Here the Intel Xeon E-2134 is a fairly average value part. It is the best of the four core/ eight thread parts. At the same time, the Intel Xeon E-2136 provides significantly more compute resources at a low incremental cost making it a better value. Our benchmark data backs this conclusion, especially with the minor delta. A $35 incremental cost for two extra cores is less than a 6% of the cost on a $600 cost-sensitive Xeon E-2100 server. This is a case where the only way we can recommend the Intel Xeon E-2134 over the Xeon E-2136 is if you have an extremely tight budget and no way to capture value from a 50% core count increase.
Our advice to readers deciding between the Intel Xeon E-2134 and the Xeon E-2136: capture the additional value that the Intel Xeon E-2136 offers and let non-STH readers buy the Xeon E-2134 CPUs.
Intel Xeon E-2134 v. AMD EPYC
At the time of this writing, AMD EPYC does not have a real competitor to the Intel Xeon E-2134 for servers. One can use an AMD Ryzen but until we see platforms like the Tyan Tomcat EX S8015 hit the market, and from multiple vendors, AMD’s excellent compute performance with Ryzen 2 is lost by not having platforms with features like IPMI. If someone wanted to use a consumer platform without management, then Ryzen is an option, but the market for that is very small. A year and a half into the Ryzen adventure, the ecosystem is still not picking up the slack.
We are seeing the Tyan board move through manufacturing, but there is a difference between having one or two motherboards available, and having full range options available from Dell EMC, HPE, Lenovo, Supermicro, and others.
Final Words
If you utilized the Intel Xeon E3-1200 V6 generation platforms, the Intel Xeon E-2134 is a performance upgrade over the Intel Xeon E-1230 V6 at a similar price point. If you are looking for generational quad-core performance, this is a worthy successor.
The reason we have difficulty recommending the Intel Xeon E-2134 is that the Intel Xeon E-2136 is a much better value. If you are a dedicated web host, selecting the Intel Xeon E-2134 may seem like a good way to save $35 per server or around 5-6%. On the other hand, your competitor that deploys the Intel Xeon E-2136 instead will get to tout what can be, in some cases, around 45% more performance in their systems at a nominal incremental cost.
Lacking an iGPU is a feature we understand with the Intel Xeon E-2134, however, one can upgrade to the $22 more expensive Xeon E-2144G and get an iGPU. For many servers, this is not worthwhile, but for many getting a “G” part is worth a minor incremental cost.
It’s refreshing to see a hardware site honestly say don’t buy this. OK well maybe it’s more don’t buy this unless you can’t spend a few dollars more and only then. At least that’s honest.

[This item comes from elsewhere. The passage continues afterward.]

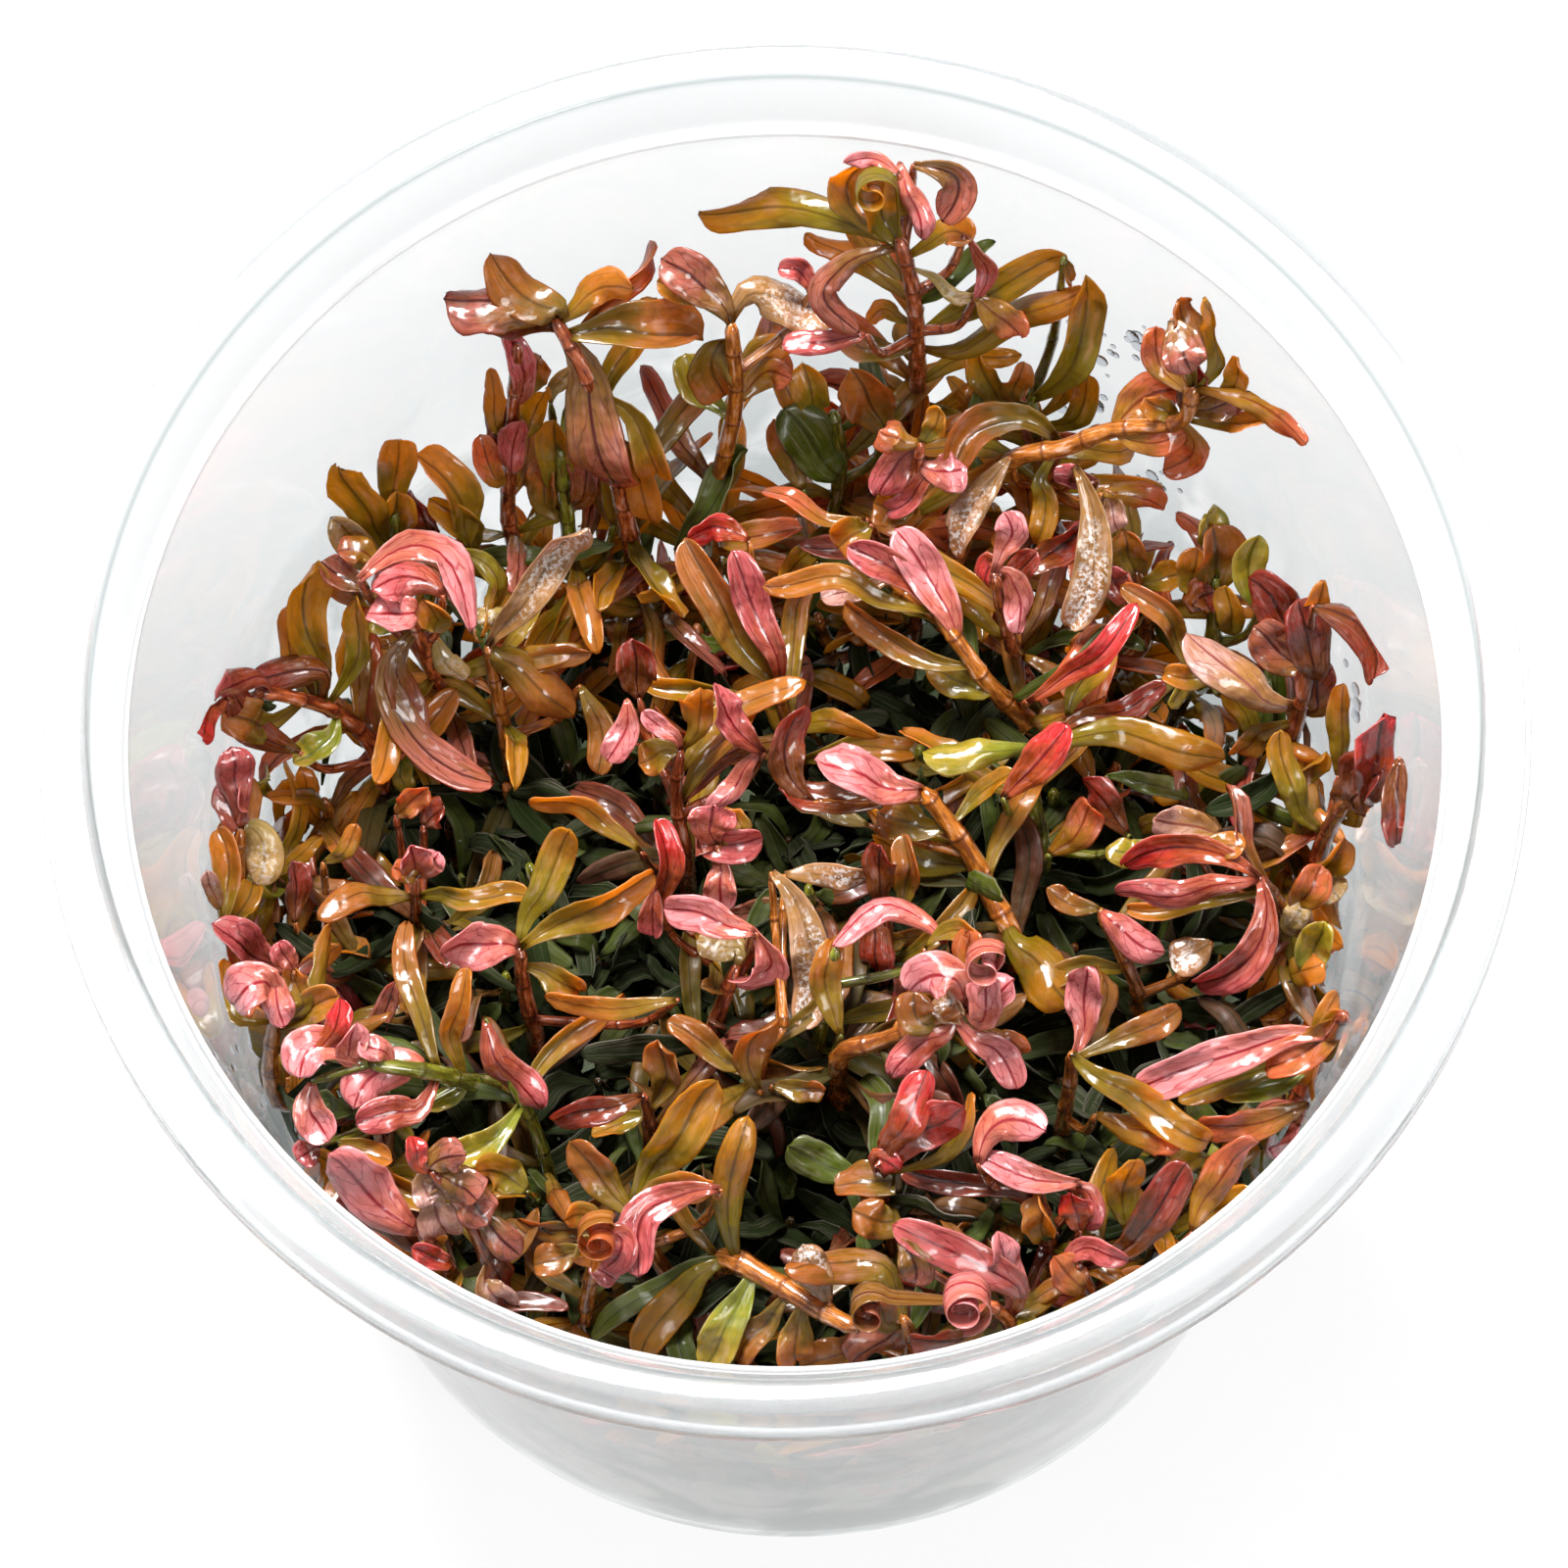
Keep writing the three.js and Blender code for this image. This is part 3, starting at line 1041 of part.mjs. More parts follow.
    leaves: [
      leaf([787, 890, 50], [813, 1052, 44], 3.1, { bend: -2.2, cup: -40 }),
      leaf([800, 892, 46], [886, 896, 47], 2.1),
      leaf([776, 1112, 44], [792, 1044, 49], 2.7, { bend: -1.3, cup: -50 }),
      leaf([760, 1102, 42], [680, 1044, 45], 2.1, { bend: 0.4 }),
      leaf([788, 1108, 44], [842, 1112, 44], 1.9),
    ],
  },
  {
    name: "ribbon_shoot",
    tone: ROSE,
    radius: 0.65,
    stem: [[700, 870, 38], [690, 815, 43], [694, 765, 47]],
    leaves: [
      leaf([780, 768, 48], [733, 704, 53], 2.5, { bend: -0.5, cup: -40 }),
      leaf([776, 766, 48], [726, 829, 45], 1.8),
      leaf([640, 714, 50], [620, 776, 47], 2.3, { bend: -0.5, cup: -40 }),
      leaf([706, 758, 48], [712, 706, 52], 2.8, { cup: -50, bend: 0.5 }),
      leaf([700, 757, 48], [654, 728, 50], 1.5),
      leaf([690, 762, 47], [652, 778, 46], 2.7, { cup: -60 }),
      leaf([652, 712, 45], [644, 652, 49], 3.1, { cup: 50 }),
      leaf([654, 870, 44], [543, 816, 47], 1.9, { bend: 0.9 }),
    ],
  },
  {
    name: "long_brown_pair",
    tone: BROWN,
    radius: 0.7,
    stem: [[812, 760, 36], [800, 725, 41], [795, 700, 44]],
    leaves: [
      leaf([790, 702, 44], [704, 552, 52], 3.1, { bend: -0.5, cup: 40 }),
      leaf([806, 692, 46], [745, 564, 53], 2.8, { cup: -30 }),
      leaf([764, 552, 50], [702, 548, 51], 2.3, { bend: 0.8 }),
    ],
  },
  {
    name: "tiny_pink_rosette",
    tone: SALMON,
    radius: 0.55,
    stem: [[428, 960, 36], [424, 920, 42], [424, 894, 45]],
    leaves: [
      leaf([430, 896, 46], [400, 886, 47], 2.4, { cup: -60 }),
      leaf([424, 892, 46], [420, 864, 49], 2.8, { cup: -60 }),
      leaf([434, 892, 46], [446, 872, 48], 2.2, { cup: -60 }),
      leaf([404, 832, 43], [432, 808, 46], 2.1),
      leaf([432, 842, 43], [452, 824, 45], 2.6, { cup: -50 }),
    ],
  },
];

// Points along the leaves in their nominal places, and one a little below each stem's tip
const LEAF_SHARES = [0, 0.35, 0.7, 1];
const BELOW_TIP = new THREE.Vector3(0, 0, -2.5);
const LEAF_POINTS = SHOOTS.flatMap(({ stem, leaves }) => [
  seenAt(stem[stem.length - 1]).add(BELOW_TIP),
  ...leaves.flatMap((blade) => LEAF_SHARES.map((share) => leafMiddle(blade, leafAxes(blade), share))),
]);

// The undergrowth: lower stems and leaves grown into one another, from the gel up to the shoots.

const ROUND_STEPS = 36;
const RADIAL_STEPS = 9;
const SIDE_LEVELS = 3;
const SHOULDER_HEIGHT = 26; // the sides are plain up to here
const HEADROOM = 1.6; // left under the leaves that stand over it
const HOLLOW = 0.11; // how steeply it rises away from under a leaf, per mm squared
const PIT_RADIUS = 3.2; // of the deep gaps between the shoots
const PIT_SLOPE = 0.35; // how steeply their sides rise, per mm squared

// The floors of the deep gaps, as seen in the picture
const PITS = [
  [925, 695, 29],
  [868, 675, 30],
  [585, 735, 31],
  [805, 838, 30],
  [1100, 915, 31],
  [645, 955, 31],
  [1175, 1035, 32],
  [1050, 1110, 31],
  [585, 1135, 32],
  [830, 1215, 32],
  [430, 850, 32],
].map(seenAt);

// How far out the undergrowth reaches: to the wall at the front and sides, less at the back.
function undergrowthReach(angle, height) {
  const backness = Math.max(0, Math.sin(angle)) ** 1.5;
  const lumps = 0.5 * Math.sin(5 * angle + height * 0.3) + 0.5 * Math.sin(11 * angle - height * 0.2);
  return innerRadius(height) - GAP - 1.2 - backness * BACK_CLEARANCE * (0.4 + height / 65) + lumps;
}

// Height of its top at a place: up to the leaves over it, or to its own height between them.
function undergrowthTop(x, y) {
  const rise = Math.min(1, Math.max(0, (UNDERGROWTH_BACK - y) / UNDERGROWTH_SLOPE));
  const open = SHOULDER_HEIGHT + 3 + (UNDERGROWTH_TOP - SHOULDER_HEIGHT - 3) * rise ** 0.5;
  const lumps = 1.2 * Math.sin(0.42 * x + 1) * Math.cos(0.37 * y);
  const under = LEAF_POINTS.map((p) => p.z - HEADROOM + HOLLOW * ((p.x - x) ** 2 + (p.y - y) ** 2));
  const pits = PITS.map((p) => {
    const far = Math.max(0, Math.hypot(p.x - x, p.y - y) - PIT_RADIUS);
    return p.z + PIT_SLOPE * far ** 2;
  });
  return Math.max(SHOULDER_HEIGHT + 1.5, Math.min(open + lumps, ...under, ...pits));
}

function makeUndergrowth() {
  const bottom = BASE_LIFT + WALL + GEL_DEPTH + GAP;
  const turn = (step) => (step / ROUND_STEPS) * 2 * Math.PI;
  const steps = Array.from({ length: ROUND_STEPS }, (_, step) => step);
  const at = (step, reach, height) =>
    new THREE.Vector3(reach * Math.cos(turn(step)), reach * Math.sin(turn(step)), height);
  const rings = [];
  for (let level = 0; level < SIDE_LEVELS; level++) {
    const height = bottom + ((SHOULDER_HEIGHT - bottom) * level) / (SIDE_LEVELS - 1);
    rings.push(steps.map((step) => at(step, undergrowthReach(turn(step), height), height)));
  }
  for (let ring = RADIAL_STEPS; ring > 0; ring--)
    rings.push(
      steps.map((step) => {
        const edge = undergrowthReach(turn(step), UNDERGROWTH_TOP) - 0.5;
        const point = at(step, (ring / RADIAL_STEPS) * edge, 0);
        point.z = undergrowthTop(point.x, point.y);
        return point;
      }),
    );
  return skinnedSolid(
    new THREE.Vector3(0, 0, bottom),
    rings,
    new THREE.Vector3(0, 0, undergrowthTop(0, 0)),
  );
}

// Assembly

// A leaf that would run into a piece already placed is lifted, lowered or drawn shorter until clear.
const LEAF_TRIES = [
  { lift: 0, length: 1 },
  { lift: 1.2, length: 1 },
  { lift: -1.2, length: 1 },
  { lift: 2.4, length: 1 },
  { lift: -2.4, length: 1 },
  { lift: 3.6, length: 1 },
  { lift: 0, length: 0.75 },
  { lift: 1.2, length: 0.75 },
  { lift: -1.2, length: 0.75 },
  { lift: 0, length: 0.5 },
];
const CLEARANCE = 0.3;
const TOUCH_VOLUME = 1e-6;

const AROUND = [-1, 1].flatMap((side) => [
  [side * CLEARANCE, 0, 0],
  [0, side * CLEARANCE, 0],
  [0, 0, side * CLEARANCE],
]);

// Whether a solid stays clear of others, with room to spare on each side.
function isClear(solid, others) {
  return AROUND.every((step) => {
    const moved = solid.translate(step);
    return others.every((other) => moved.intersect(other).volume() < TOUCH_VOLUME);
  });
}

function near(a, b) {
  const boxA = a.boundingBox();
  const boxB = b.boundingBox();
  return [0, 1, 2].every(
    (axis) =>
      boxA.min[axis] < boxB.max[axis] + 2 * CLEARANCE && boxB.min[axis] < boxA.max[axis] + 2 * CLEARANCE,
  );
}

// A shoot with one more leaf, or null where the leaf can't stand clear and still join its stem.
function withLeaf(shoot, blade, stemPoints, others) {
  for (const { lift, length } of LEAF_TRIES) {
    const tip = blade.foot.clone().lerp(blade.tip, length).add(new THREE.Vector3(0, 0, lift));
    const tried = { ...blade, tip, bend: blade.bend * length, arch: blade.arch * length };
    for (const start of [nearestOnStem(stemPoints, blade.foot), blade.foot]) {
      const made = leafSolid(tried, start);
      if (!isClear(made, others.filter((other) => near(other, made)))) continue;
      const grown = shoot.add(made.intersect(interior));
      if (grown.decompose().length === 1) return grown;
    }
  }
  return null;
}

// A stem's points, with one below them where the plotted ones stop short of the undergrowth.
function rootedRoute(points) {
  const [first] = points;
  const angle = Math.atan2(first.y, first.x);
  const edge = undergrowthReach(angle, SHOULDER_HEIGHT) - 2;
  const inward = Math.min(1, edge / Math.hypot(first.x, first.y));
  const root = new THREE.Vector3(first.x * inward, first.y * inward, 0);
  root.z = undergrowthTop(root.x, root.y) - ROOT_DEPTH;
  return first.z > root.z + 1 ? [root, ...points] : points;
}

// A stem cut off a little clear of the undergrowth, and inside the cup's wall.
function trimmedStem(points, radius) {
  const out = new THREE.Vector2(points[0].x, points[0].y).normalize().multiplyScalar(CLEARANCE);
  const made = [...AROUND, [out.x, out.y, CLEARANCE]].reduce(
    (stem, step) => stem.subtract(undergrowth.translate(step)),
    stemSolid(points, radius).intersect(interior),
  );
  return largestBody(made);
}

// Slivers and the smallest leaves are left to the finish.
function isModelled({ foot, tip, width }) {
  return width >= NARROWEST_LEAF && width * foot.distanceTo(tip) >= SMALLEST_LEAF;
}

const interior = cupInterior();
const undergrowth = makeUndergrowth();

// All the stems stand first, so that no leaf takes the place of a stem.
const routes = SHOOTS.map(({ stem }) => rootedRoute(stem.map(seenAt)));
const shoots = SHOOTS.map(({ radius }, i) => trimmedStem(routes[i], radius));
SHOOTS.forEach(({ leaves }, i) => {
  const others = [undergrowth, ...shoots.filter((_, k) => k !== i)];
  for (const blade of leaves.filter(isModelled))
    shoots[i] = withLeaf(shoots[i], blade, routes[i], others) ?? shoots[i];
});

const plant = new THREE.Group();
plant.add(meshOf("cup", makeCup(), "#eef0f0", 0.12, 0.35));
plant.add(meshOf("gel", makeGel(), "#c9d3b4", 0.25, 0.8));
plant.add(meshOf("undergrowth", undergrowth, "#2f3a17", 0.6));
SHOOTS.forEach(({ name, tone }, i) => plant.add(meshOf(name, largestBody(shoots[i]), tone, 0.45)));

export default plant;
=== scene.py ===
"""A clear plastic culture cup full of red Rotala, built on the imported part.

Lengths are in millimetres until a mesh is made, and +Z is up. The front is -Y.
"""

import math
import random

import bpy
import numpy as np
from mathutils import Matrix


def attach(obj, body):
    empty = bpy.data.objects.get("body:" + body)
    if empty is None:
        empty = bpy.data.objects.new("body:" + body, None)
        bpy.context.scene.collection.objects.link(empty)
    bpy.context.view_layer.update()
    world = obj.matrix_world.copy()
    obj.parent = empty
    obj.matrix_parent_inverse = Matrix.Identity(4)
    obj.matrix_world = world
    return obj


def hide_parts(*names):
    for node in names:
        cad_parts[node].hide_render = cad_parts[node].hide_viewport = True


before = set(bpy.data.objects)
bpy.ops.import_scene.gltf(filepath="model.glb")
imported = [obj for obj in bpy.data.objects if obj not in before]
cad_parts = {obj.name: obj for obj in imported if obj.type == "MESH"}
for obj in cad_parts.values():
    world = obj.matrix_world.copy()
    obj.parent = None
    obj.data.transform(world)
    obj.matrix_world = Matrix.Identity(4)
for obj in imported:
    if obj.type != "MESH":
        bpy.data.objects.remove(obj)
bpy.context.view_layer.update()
rng = random.Random(11)

# The cup, as in the part
CUP_HEIGHT = 80
RIM_RADIUS = 50.5
RIM_DROP = 2.6
SEAT_TOP_RADIUS = 47.0
SEAT_FOOT_RADIUS = 45.3
SEAT_DEPTH = 3.9
LEDGE_WIDTH = 0.7
BASE_RADIUS = 34.8
BASE_CORNER = 2.2
WALL = 0.7
BASE_LIFT = 1.0
FOOT_RING_WIDTH = 3.0
GEL_DEPTH = 9.0
GAP = 0.35
GEL_TOP = BASE_LIFT + WALL + GEL_DEPTH

# The mass of lower stems and leaves, as in the part
UNDERGROWTH_TOP = 46
UNDERGROWTH_BACK = 31
UNDERGROWTH_SLOPE = 22
BACK_CLEARANCE = 7
SHOULDER_HEIGHT = 26
HEADROOM = 1.6
HOLLOW = 0.11
PIT_RADIUS = 3.2
PIT_SLOPE = 0.35

# The camera. Leaves are plotted as (pixel across, pixel down, height) in a 1600 x 1600 picture.
PICTURE_SIZE = 1600
FOCAL_PIXELS = 11762
EYE = np.array((0, -273.3, 808.6))
AIM = np.array((-0.15, 6.04, 50))
EYE_ROLL = math.radians(1.6)
SENSOR = 36


def unit(vector):
    """A vector of length 1 that points the same way."""
    return vector / np.linalg.norm(vector)


LOOK = unit(AIM - EYE)
LEVEL = unit(np.cross(LOOK, (0, 0, 1)))
UPRIGHT = np.cross(LEVEL, LOOK)
PICTURE_RIGHT = LEVEL * math.cos(EYE_ROLL) - UPRIGHT * math.sin(EYE_ROLL)
PICTURE_UP = LEVEL * math.sin(EYE_ROLL) + UPRIGHT * math.cos(EYE_ROLL)
TO_EYE = -LOOK


def seen_at(place):
    """The point seen at a pixel of the picture, at a height."""
    across, down, height = place
    x = (across - PICTURE_SIZE / 2) / FOCAL_PIXELS
    y = (PICTURE_SIZE / 2 - down) / FOCAL_PIXELS
    ray = LOOK + PICTURE_RIGHT * x + PICTURE_UP * y
    return EYE + ray * ((height - EYE[2]) / ray[2])


def inner_radius(height):
    """Radius of the cup's inner face at a height, up to the ledge and then over it."""
    top = CUP_HEIGHT - SEAT_DEPTH - LEDGE_WIDTH
    foot = BASE_RADIUS - WALL
    if height > top:
        share = min(1, (height - top) / (CUP_HEIGHT - top))
        return SEAT_FOOT_RADIUS - LEDGE_WIDTH + share * (SEAT_TOP_RADIUS - SEAT_FOOT_RADIUS + LEDGE_WIDTH)
    return foot + (height - BASE_LIFT) / (top - BASE_LIFT) * (SEAT_FOOT_RADIUS - LEDGE_WIDTH - foot)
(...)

So, Whats new ?, Another 4 core CPU, much identical architecture & performance, Wow, Intel is actually reinventing itself.
Seriously, I cannot figure it out. In my area of expertise I have to advice a company owning a large server farm In matters of upgrading hardware.
why would I want to justify purchasing such hardware over the previous hardware? I do not see the technological advancement here.
I’m glad you’re telling the truth, and that this is not just another sympathetic article.